Forget the Second Amendment for a moment. The very thought of some “official” telling you that you may not own a stun gun, even in your home, ought to be repugnant to all good Americans. To forbid so-called “less than lethal” options from supposedly free citizens ensures those denied “permits” to carry firearms truly are being mandated into defenselessness.
As for whether or not the device is “bearable,” such an objection is absurd on its face. As for questioning whether it’s “in common use,” you’d think New York’s rulers would have heard of the NASDAQ. As for being useful for military (and thus militia) activity, the true test of “common use,” the Department of Defense seems to think so.
As for Shneiderman, we’re not only dealing with a committed oath-breaking extortionist, but a tyrant wannabe who actually had the gall to maintain the answer to New York “Only Ones” shooting bystanders is more citizen disarmament!

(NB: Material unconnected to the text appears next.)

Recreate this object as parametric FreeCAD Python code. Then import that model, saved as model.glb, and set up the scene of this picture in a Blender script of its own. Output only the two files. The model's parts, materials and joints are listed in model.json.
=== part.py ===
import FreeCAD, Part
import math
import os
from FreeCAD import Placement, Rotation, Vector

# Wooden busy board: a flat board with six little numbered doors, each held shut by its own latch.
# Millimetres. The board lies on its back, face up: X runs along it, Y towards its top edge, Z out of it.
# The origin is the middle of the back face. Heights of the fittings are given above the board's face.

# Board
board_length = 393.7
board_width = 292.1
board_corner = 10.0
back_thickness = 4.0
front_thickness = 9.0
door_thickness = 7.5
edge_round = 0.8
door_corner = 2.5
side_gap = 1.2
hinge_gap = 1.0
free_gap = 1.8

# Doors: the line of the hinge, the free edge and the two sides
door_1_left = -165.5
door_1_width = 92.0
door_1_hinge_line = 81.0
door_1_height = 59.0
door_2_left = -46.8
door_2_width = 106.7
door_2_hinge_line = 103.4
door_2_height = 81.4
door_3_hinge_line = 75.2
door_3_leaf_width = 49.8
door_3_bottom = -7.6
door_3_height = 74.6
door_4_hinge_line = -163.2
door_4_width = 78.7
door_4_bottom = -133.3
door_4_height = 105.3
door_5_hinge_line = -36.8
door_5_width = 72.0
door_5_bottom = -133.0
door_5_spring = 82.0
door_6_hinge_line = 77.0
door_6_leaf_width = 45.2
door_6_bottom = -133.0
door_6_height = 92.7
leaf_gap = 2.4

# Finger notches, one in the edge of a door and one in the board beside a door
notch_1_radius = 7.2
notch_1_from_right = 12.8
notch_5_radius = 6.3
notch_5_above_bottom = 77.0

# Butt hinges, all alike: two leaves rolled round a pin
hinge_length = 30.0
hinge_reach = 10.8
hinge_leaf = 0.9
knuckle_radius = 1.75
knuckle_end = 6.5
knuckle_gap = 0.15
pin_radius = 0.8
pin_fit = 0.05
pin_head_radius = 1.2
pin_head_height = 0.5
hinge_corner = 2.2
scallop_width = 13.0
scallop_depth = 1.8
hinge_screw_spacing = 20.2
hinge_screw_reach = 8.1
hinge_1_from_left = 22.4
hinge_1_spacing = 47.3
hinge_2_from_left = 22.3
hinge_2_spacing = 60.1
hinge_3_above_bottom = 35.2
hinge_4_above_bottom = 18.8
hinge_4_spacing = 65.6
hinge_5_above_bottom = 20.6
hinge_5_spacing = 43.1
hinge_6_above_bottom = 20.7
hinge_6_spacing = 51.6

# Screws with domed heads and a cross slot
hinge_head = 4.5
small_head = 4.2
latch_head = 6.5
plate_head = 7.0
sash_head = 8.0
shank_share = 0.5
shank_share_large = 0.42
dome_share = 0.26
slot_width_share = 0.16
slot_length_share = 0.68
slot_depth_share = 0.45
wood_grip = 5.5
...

As for Stamboulieh, if you’re a voting member of the National Rifle Association and haven’t cast your ballot yet, he is my (only) choice for the board. Previous reports have chronicled his challenges to New Jersey carry permit denials, machine gun bans, a Freedom of Information Act filing regarding Fast and Furious “gunwalking,” and his work at getting an FBI NICS denial reversed.
You can learn more about his work in the AmmoLand Shooting Sports News archives, his website, and his blog.

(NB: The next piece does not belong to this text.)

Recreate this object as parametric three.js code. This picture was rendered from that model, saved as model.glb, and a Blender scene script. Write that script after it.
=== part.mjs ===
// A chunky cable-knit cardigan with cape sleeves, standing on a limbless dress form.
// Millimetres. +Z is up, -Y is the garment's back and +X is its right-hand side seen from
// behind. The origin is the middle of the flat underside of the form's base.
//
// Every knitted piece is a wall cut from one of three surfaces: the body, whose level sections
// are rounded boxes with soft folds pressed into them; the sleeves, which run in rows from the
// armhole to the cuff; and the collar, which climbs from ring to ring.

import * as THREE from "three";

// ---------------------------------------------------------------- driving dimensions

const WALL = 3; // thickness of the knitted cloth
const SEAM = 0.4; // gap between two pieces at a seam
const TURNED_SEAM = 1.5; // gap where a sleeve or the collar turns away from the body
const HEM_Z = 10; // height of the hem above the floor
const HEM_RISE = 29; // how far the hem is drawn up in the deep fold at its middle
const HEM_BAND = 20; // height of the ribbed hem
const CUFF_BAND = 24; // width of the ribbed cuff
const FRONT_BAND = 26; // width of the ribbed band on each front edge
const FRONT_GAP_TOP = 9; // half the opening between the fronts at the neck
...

In March, the Supreme Court unanimously reversed a Massachusetts high court decision that upheld the state’s stun gun ban. The Massachusetts court’s justifications for upholding the ban, the Supreme Court said, were inadequate:
The [Massachusetts] court offered three explanations to support its holding that the Second Amendment does not extend to stun guns. First, the court explained that stun guns are not protected because they “were not in common use at the time of the Second Amendment’s enactment.” This is inconsistent with D.C. v. Heller’s clear statement that the Second Amendment “extends … to … arms … that were not in existence at the time of the founding.”
The court next asked whether stun guns are “dangerous per se at common law and unusual,” in an attempt to apply one “important limitation on the right to keep and carry arms,” Heller; see ibid. (referring to “the historical tradition of prohibiting the carrying of ‘dangerous and unusual weapons’”). In so doing, the court concluded that stun guns are “unusual” because they are “a thoroughly modern invention.” By equating “unusual” with “in common use at the time of the Second Amendment’s enactment,” the court’s second explanation is the same as the first; it is inconsistent with Heller for the same reason.
Finally, the court used “a contemporary lens” and found “nothing in the record to suggest that [stun guns] are readily adaptable to use in the military.” But Heller rejected the proposition “that only those weapons useful in warfare are protected.”
For these three reasons, the explanation the Massachusetts court offered for upholding the law contradicts this Court’s precedent. Consequently, … the judgment of the Supreme Judicial Court of Massachusetts is vacated, and the case is remanded for further proceedings not inconsistent with this opinion.